Generally, to guarantee high recognition accuracy, 32-bit floating-point data and weights are used to train the CNN model. However, such high data precision brings more pressure to hardware because high data precision usually requires more computational resources and a larger memory footprint. Quantization results for different CNN models in [11] show that 8-bit fixed-point quantization brings negligible performance loss for several networks. In addition, the accuracy of the neural network with more than 8-bit precision is almost equal to the floating-point. Therefore, we adopt

an 8-bit hardware design for the smallest precision but still keeping the floating-point format accuracy. However, the difference in the position of the fraction point directly affects the data representative range and the precision of data.

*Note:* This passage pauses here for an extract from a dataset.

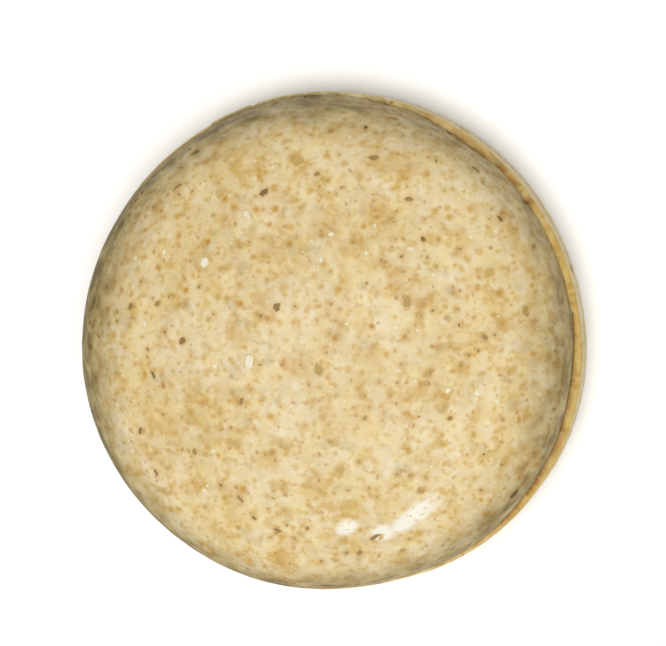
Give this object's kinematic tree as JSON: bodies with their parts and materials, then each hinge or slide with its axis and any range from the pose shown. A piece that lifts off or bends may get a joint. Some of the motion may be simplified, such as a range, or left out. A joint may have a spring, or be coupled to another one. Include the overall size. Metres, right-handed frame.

8-bit fixed-point for the convolution weights and feature maps data are used to test in the process of inference with different radix point position. Table 2 shows the accuracy comparison of different fraction point positions of 8-bit data format in LeNet-5 model. According to table 2, we can see that the 8-bit fixed-point quantization with 4-bit integer part and 4-bit fraction part format maintains the highest accuracy. Compared to the floating-point model, the result shows that the accuracy is slightly reduced, less than 1%. Thus, we set the 8-bit data format, which has a 4-bit integer part and 4-bit fraction part as the quantization for both feature maps and weights in LeNet-5 model.

### 3. HARDWARE ARCHITECTURE

This section first describes the whole platform. Then, it details the reconfigurable layers. Finally, the architecture of the reuse strategy is explained.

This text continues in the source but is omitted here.